Trains are the settings for some classic murder mysteries, including at least three from Agatha Christie and one involving Elizabeth Peters’ Vicky Bliss. The characters are bound for the French Riviera, a village in England, London, and Memphis — the one in Egypt, not Tennessee. Strangers on a Train takes place in the U.S., but these days Americans don’t ride the railways as often as those in many other countries.
In the 1990s, Wisconsin’s Republican governor Tommy Thompson wanted to change that. The man loved trains. With the “Midwest Rail Initiative,” Thompson hoped to link nine states, carrying passengers from Minnesota to Ohio, with lines shooting out to Nebraska, Michigan, and Missouri. Some portions of the high-speed rail would have trains traveling at 110 miles per hour. Thompson planned on having parts of it up and running in Wisconsin by 2003. As reporters Bridgit Bowden and Shawn Johnson explain in Derailed, myriad factors tanked the plan.
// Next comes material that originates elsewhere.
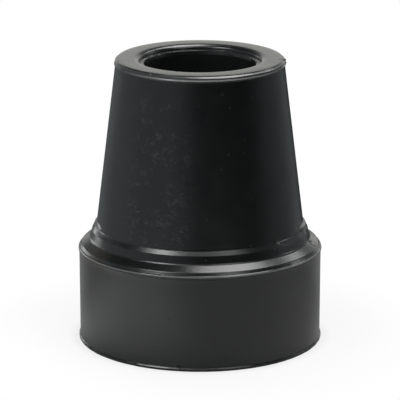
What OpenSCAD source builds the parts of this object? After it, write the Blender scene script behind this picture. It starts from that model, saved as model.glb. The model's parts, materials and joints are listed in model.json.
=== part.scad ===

“Politeness forbids any display of resentment,” Florence Hartley wrote in 1872’s The Ladies’ Book of Etiquette, and Manual of Politeness. “The polished surface throws back the arrow.” In 2019, though, many women know sometimes people prey on politeness.
Aseloka Smith was excited when she found The Colored Girl Beautiful, a 1916 etiquette book written by Emma Azalia Hackley. The singer and activist had a remarkable career and traveled extensively, teaching thousands to sing with a method she developed. In the book, Smith found lessons that resonated with her and others that carry a different weight a hundred years later. The podcast is Smith’s exploration of Hackley and her words, as well as discussions with other African-American women about their experiences growing up with expectations shaped by their identities.
In September, the U.S. Navy confirmed the authenticity of unidentified flying object videos Blink-182’s Tom DeLonge released. Not a sentence I thought I’d be writing back in 1999 when the band released “Aliens Exist,” but here we are. Of course, UFO doesn’t automatically equal extraterrestrial.
This isn’t the first time the Navy’s gotten involved in a mysterious object. When her son found an unusual ball on Gerri Betz’s property in 1974, it grabbed a lot of people’s attention. The metal sphere would vibrate and move in unexpected ways. If you shook it, it sounded like a spent lightbulb. It wasn’t just reporters who showed up; the Navy came to x-ray it. Now the ball is missing, and the Betz family isn’t talking. Host Lindsey Kilbride wants to find it — and find out what it is.